Penn State’s performance on the road in a hostile Jordan-Hare Stadium last Saturday was like looking through a window into the past to the mid-to-late 90s, mid-2000s and most recently 2016-19.

When Penn State (3-0) has been at its best, those two components of its game have been the key . After a combined 11-11 record between the 2020 and 2021 seasons, it was good to see the Nittany Lions be able to get back to the fan’s favorite winning recipe.

An obvious change for this team this season has been the run game. Penn State’s freshmen running backs in Nicholas Singleton and Kaytron Allen have been literal game-changers and, in my opinion, season-changers for the Nittany Lions. Both of these youngsters are big and fast, and Singleton possesses a gear that has allowed him to rip off numerous big gains already in his young career.

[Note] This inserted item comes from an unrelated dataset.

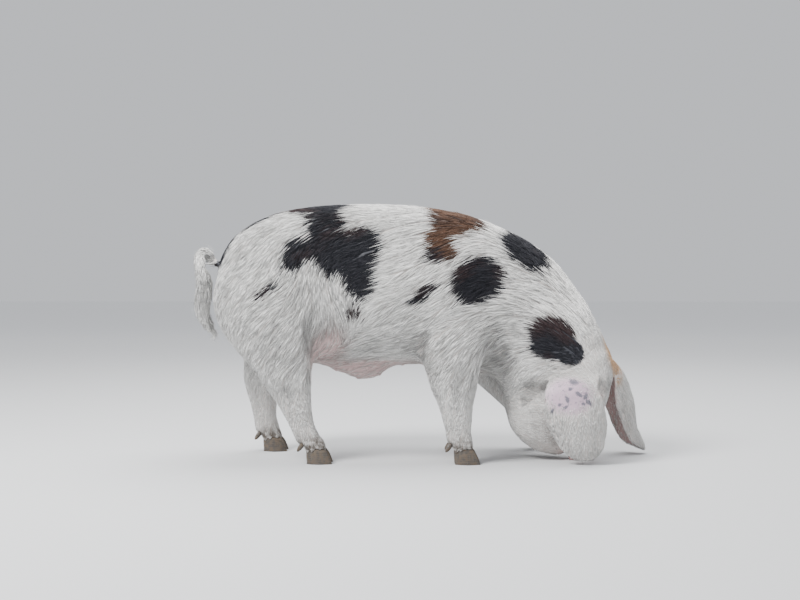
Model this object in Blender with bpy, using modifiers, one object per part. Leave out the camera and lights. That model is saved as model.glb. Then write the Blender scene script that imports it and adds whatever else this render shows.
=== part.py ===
"""A life-size, still model of a spotted lop-eared pig that roots with its snout on the ground.

Metres. +X points towards the head, +Y to the pig's left, +Z up; the floor is z = 0.
The flesh is modelled whole from lofted forms that are fused by a voxel remesh, shaped, thinned
and then parted by thin cuts into the named parts. Claws and eyes are separate solids.
"""

import math

import bmesh
import bpy
import numpy as np
from mathutils import Matrix, Vector
from mathutils.bvhtree import BVHTree

# ---------------------------------------------------------------- driving dimensions
MIDDLE_X = 0.0076  # where the middle of the model's length lies in the numbers below
FUSE_VOXEL = 0.0045  # voxel that fuses the forms
FORM_SMOOTHING = 8  # passes that soften the whole form
BODY_SMOOTHING = 160  # further passes where the legs join the body
FLESH_TRIANGLES = 4300  # what the fused form is thinned to
CUT = 0.0007  # width of the thin cuts between the parts
FIT_GAP = 0.0004  # gap round an eye or a claw
EYE_RADIUS = 0.0122
HEAD_TURN = math.radians(15)  # the face is turned to the pig's right
HEAD_SHIFT = -0.036  # and carried to that side
TURN_CENTRE = Vector((0.42, 0.0))

# ---------------------------------------------------------------- tables of sections
# Sections of trunk and neck in the plane of symmetry:
# top x, top z, bottom x, bottom z, half width, egg (wider above when positive)
TRUNK = [
    (-0.644, 0.610, -0.644, 0.500, 0.045, 0.00),  # tail head
    (-0.630, 0.642, -0.632, 0.450, 0.085, 0.00),
    (-0.600, 0.690, -0.612, 0.375, 0.125, 0.00),
    (-0.541, 0.737, -0.556, 0.325, 0.160, 0.02),  # rump
    (-0.450, 0.776, -0.460, 0.300, 0.183, 0.02),
    (-0.351, 0.794, -0.355, 0.291, 0.190, 0.00),  # loin and flank
    (-0.256, 0.801, -0.256, 0.288, 0.198, -0.03),
    (-0.161, 0.802, -0.161, 0.284, 0.207, -0.05),  # belly
    (-0.066, 0.801, -0.066, 0.286, 0.209, -0.05),
    (0.028, 0.791, 0.018, 0.287, 0.202, -0.03),
    (0.123, 0.775, 0.098, 0.279, 0.192, 0.00),  # shoulders
    (0.187, 0.756, 0.148, 0.268, 0.184, 0.00),
    (0.250, 0.731, 0.186, 0.259, 0.174, 0.00),
    (0.313, 0.703, 0.212, 0.252, 0.163, 0.00),  # neck
    (0.377, 0.661, 0.230, 0.246, 0.154, -0.02),
    (0.428, 0.621, 0.241, 0.239, 0.148, -0.04),
    (0.478, 0.555, 0.248, 0.228, 0.143, -0.06),
    (0.525, 0.485, 0.252, 0.210, 0.139, -0.08),
    (0.562, 0.410, 0.255, 0.184, 0.134, -0.08),
    (0.585, 0.345, 0.262, 0.150, 0.126, -0.06),  # poll and throat
]
CRANIUM = [
    (0.588, 0.350, 0.370, 0.225, 0.112, 0.00),
    (0.607, 0.290, 0.352, 0.180, 0.112, 0.04),  # forehead
    (0.603, 0.236, 0.365, 0.130, 0.103, 0.08),  # brow
    (0.586, 0.180, 0.392, 0.098, 0.082, 0.05),
    (0.569, 0.132, 0.418, 0.074, 0.062, 0.00),  # bridge
    (0.557, 0.090, 0.440, 0.055, 0.051, 0.00),
    (0.549, 0.052, 0.457, 0.036, 0.0455, 0.00),
    (0.546, 0.024, 0.463, 0.018, 0.0430, 0.00),
    (0.549, 0.008, 0.462, 0.006, 0.0455, 0.00),  # rim of the snout
    (0.546, -0.020, 0.466, -0.020, 0.0440, 0.00),
]
JAW = [
    (0.500, 0.265, 0.266, 0.165, 0.112, -0.05),
    (0.505, 0.218, 0.274, 0.120, 0.113, -0.05),  # jowl
    (0.510, 0.174, 0.290, 0.087, 0.104, -0.05),
    (0.508, 0.134, 0.320, 0.058, 0.085, -0.05),
    (0.502, 0.104, 0.352, 0.038, 0.065, -0.05),
    (0.496, 0.078, 0.384, 0.025, 0.049, 0.00),
    (0.488, 0.056, 0.412, 0.016, 0.037, 0.00),
    (0.478, 0.038, 0.434, 0.010, 0.027, 0.00),  # chin
]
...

Singleton’s 334 rushing yards are Penn State’s most in the first three games in a season since Larry Johnson’s 362 in 2002 and with two runs of 54 and 53 yards against Auburn, he now has five runs of 40-plus yards and three over 50 yards. Singleton leads the country in 40-plus yard runs this season.

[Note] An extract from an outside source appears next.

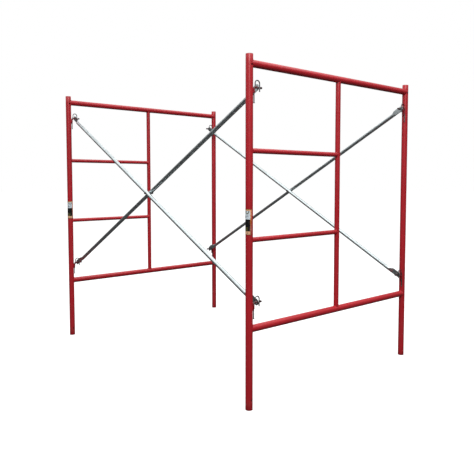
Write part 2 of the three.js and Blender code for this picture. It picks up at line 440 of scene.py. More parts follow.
def saddle_bead(shell, joint, direction, radius, neighbour):
    """A bead all round the end of a coped tube. joint is where the two axes cross. The bead is
    kept from standing out past the CAD's front and back."""
    upward = direction.cross(Y_AXIS)
    steps = int(2 * math.pi * radius * 1.1 / RIPPLE_PITCH) * RIPPLE_STEPS
    centres = []
    outward = []
    for step in range(steps):
        angle = 2 * math.pi * step / steps
        stand_off = saddle(radius, neighbour, angle)
        tube_normal = math.cos(angle) * upward + math.sin(angle) * Y_AXIS
        point = stand_off * direction + radius * tube_normal
        neighbour_normal = (stand_off * direction + radius * math.sin(angle) * Y_AXIS) / neighbour
        normal = (tube_normal + neighbour_normal).normalized()
        closeness = tube_normal.dot(neighbour_normal)
        sink = closeness * (0.95 * BEAD_RADIUS - PROUD_AT_TANGENT)
        centres.append(joint + point - sink * normal)
        outward.append(normal)
    rings = bead_rings(centres, outward, BEAD_RADIUS, True)
    for ring in rings:
        for point in ring:
            point.y = max(cad_low.y, min(cad_high.y, point.y))
    shell.skin(rings, loop=True)


def straight_bead(shell, start, end, outward, radius):
    steps = max(2, round((end - start).length / RIPPLE_PITCH)) * RIPPLE_STEPS
    centres = [start.lerp(end, step / steps) for step in range(steps + 1)]
    shell.solid(bead_rings(centres, [outward] * len(centres), radius, False))


def add_coped_tube(node, start, end, radius, start_neighbour, end_neighbour):
    shell = coped_shell(start, end, radius, start_neighbour, end_neighbour)
    piece(f"{node}_tube", shell, red_enamel, [node])
    direction = (end - start).normalized()
    welds = Shell()
    saddle_bead(welds, start, direction, radius, start_neighbour)
    saddle_bead(welds, end, -direction, radius, end_neighbour)
    piece(f"{node}_welds", welds, red_weld)


def add_end_frame(end):
    left = middle(f"{end}_left_leg")
    right = middle(f"{end}_right_leg")
    post = middle(f"{end}_centre_post")
    leg_radius = tube_radius(f"{end}_left_leg", 0)
    post_radius = tube_radius(f"{end}_centre_post", 0)
    rail_level = {}
    for rail in ("top", "bottom"):
        node = f"{end}_{rail}_rail"
        level = middle(node).z
        rail_level[rail] = level
        start = Vector((left.x, left.y, level))
        finish = Vector((right.x, left.y, level))
        add_coped_tube(node, start, finish, tube_radius(node, 2), leg_radius, leg_radius)
    rail_radius = tube_radius(f"{end}_top_rail", 2)
    foot = Vector((post.x, post.y, rail_level["bottom"]))
    head = Vector((post.x, post.y, rail_level["top"]))
    add_coped_tube(f"{end}_centre_post", foot, head, post_radius, rail_radius, rail_radius)
    for rung in ("upper", "lower"):
        node = f"{end}_{rung}_rung"
        level = middle(node).z
        start = Vector((left.x, left.y, level))
        finish = Vector((post.x, post.y, level))
        add_coped_tube(node, start, finish, tube_radius(node, 2), leg_radius, post_radius)
    for side in ("left", "right"):
        add_leg(f"{end}_{side}_leg")
    add_label(f"{end}_label", f"{end}_left_leg", REAR_LABEL_TURN if end == "rear" else 0)


# Locks: a stud, a keeper and its sleeve on each leg.

class LockPlace:
    """Turns a lock's own x, y, z into the row frame. Right-hand locks are mirrored across X."""

    def __init__(self, end, side, level):
        self.leg = middle(f"{end}_{side}_leg")
        self.inward = 1 if side == "left" else -1
        low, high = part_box(f"{end}_{side}_{level}_stud")
        self.level = high.z - STUD_RADIUS
        tip = high.x if side == "left" else low.x
        self.reach = abs(tip - self.leg.x)
        self.leg_radius = tube_radius(f"{end}_{side}_leg", 0)

    def point(self, x, y, z):
        return Vector((self.leg.x + self.inward * x, self.leg.y + y, self.level + z))

    def direction(self, x, y, z):
        return Vector((self.inward * x, y, z)).normalized()


def arc(centre_x, centre_z, radius, start_degrees, end_degrees, steps):
    points = []
    for degrees in spread(start_degrees, end_degrees, steps):
        angle = math.radians(degrees)
        points.append((centre_x + radius * math.cos(angle), centre_z + radius * math.sin(angle)))
    return points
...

Perhaps, Singleton’s most impressive statistic is his yards per carry – averaging 11.1 yards per tote – which leads the nation by more than 1.84 yards per carry.

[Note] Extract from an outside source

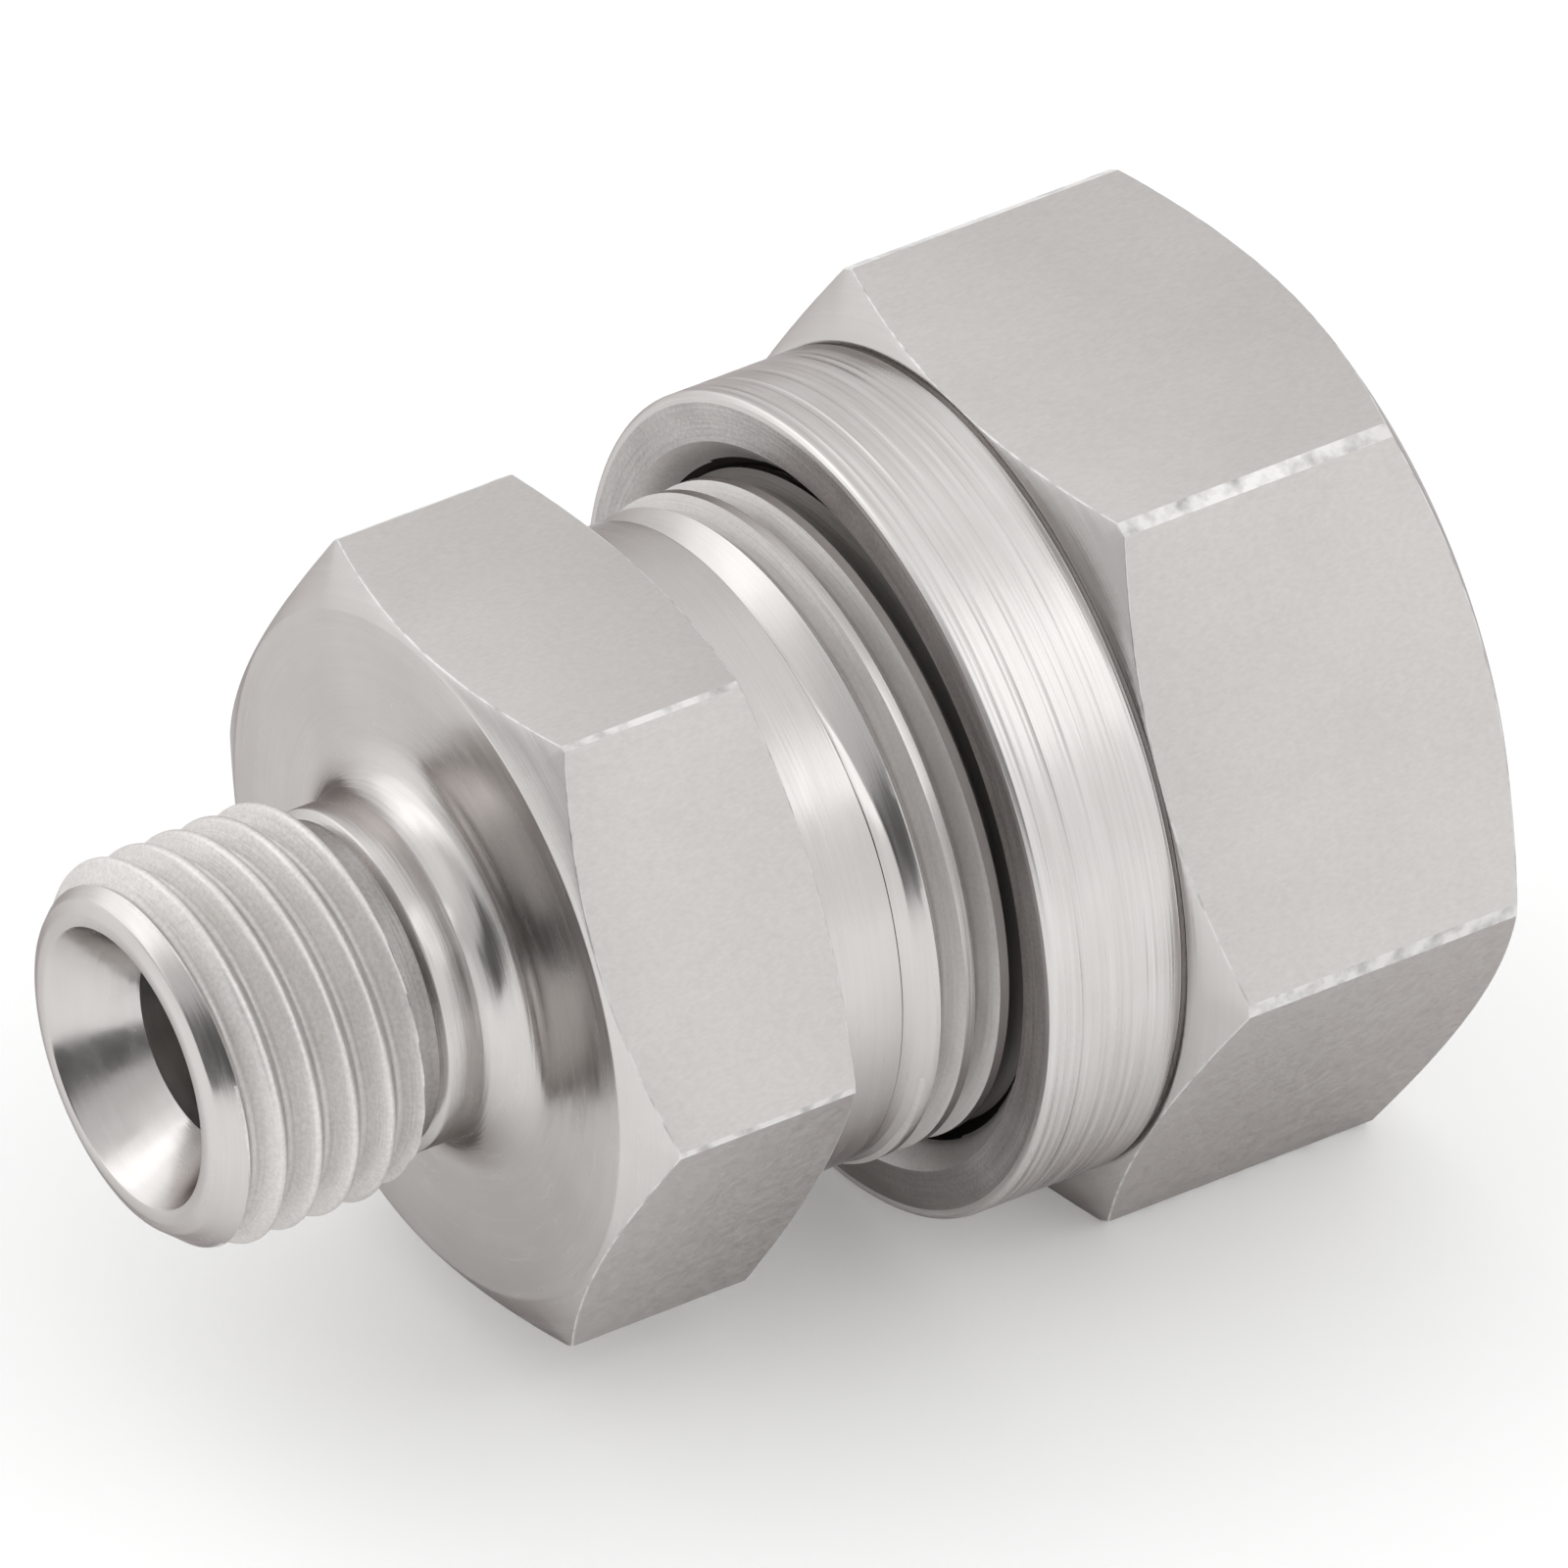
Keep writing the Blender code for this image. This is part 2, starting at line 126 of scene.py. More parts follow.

As noted, Allen has been exceptional, as well, as he matched Singleton with two rushing touchdowns against the Tigers last week and has rushed for 106 yards on the season at almost five yards per carry. Simply put, these two freshman have totally transformed the Penn State rushing attack and the proof is in the numbers. Last season, the Nittany Lions ranked 118th in the country in rushing offense, averaging 107.8 yards per game on the ground. This season, Penn State is averaging 192.3 yards rushing yards per game.

Central Michigan comes to Beaver Stadium this week (Noon ET, BTN) as the Nittany Lions will face off with their second Mid-American Conference opponent of the season. The Chippewas have had a bit of a rough go so far this season, going 1-2 with losses to Oklahoma State and South Alabama. Central Michigan was able to come away with a win last week, defeating FCS opponent Bucknell from the Patriot League, 41-0. The Chippewas gained 529 total yards in the victory, including 287 on the ground, with Lew Nichols leading the way with 166 yards and two touchdowns on 30 carries. Quarterback Daniel Richardson threw for 198 yards and two scores.

Central Michigan was good in the run game last week, but the strength of this ball club is its passing attack. The Chippewas average 311 yards per game through the air, and in Week One Richardson threw for 424 yards and four touchdowns, helping them put up 44 points against the No. 9 ranked Cowboys, so that is a facet of the Central Michigan offense that certainly cannot be overlooked.

However, the Chippewas defense has struggled as they have been giving up an average of 402.3 yards per game and 32 points per game. Penn State is coming off one of its more complete offensive performances in a long time last week where it came through with 477 total yards of offense and scored 41 points. On top of that, the Nittany Lions defense is starting to find their stride as they forced four turnovers, had six sacks and held a strong Auburn rushing attack to just 119 yards at 3.3 yards per carry.

The match-up to watch in this one will be Richardson and the passing attack vs. the Penn State defense. As I have noted many times this season, the Nittany Lions secondary is one of their team strengths and if Penn State can generate the same pass rush it was able to execute last week against Auburn, more turnovers will likely be forced. I think the Penn State offense has the clear advantage over the Central Michigan defense in this game based off the Nittany Lions team speed on that side of the ball.

My pick is Penn State 42, Central Michigan 17.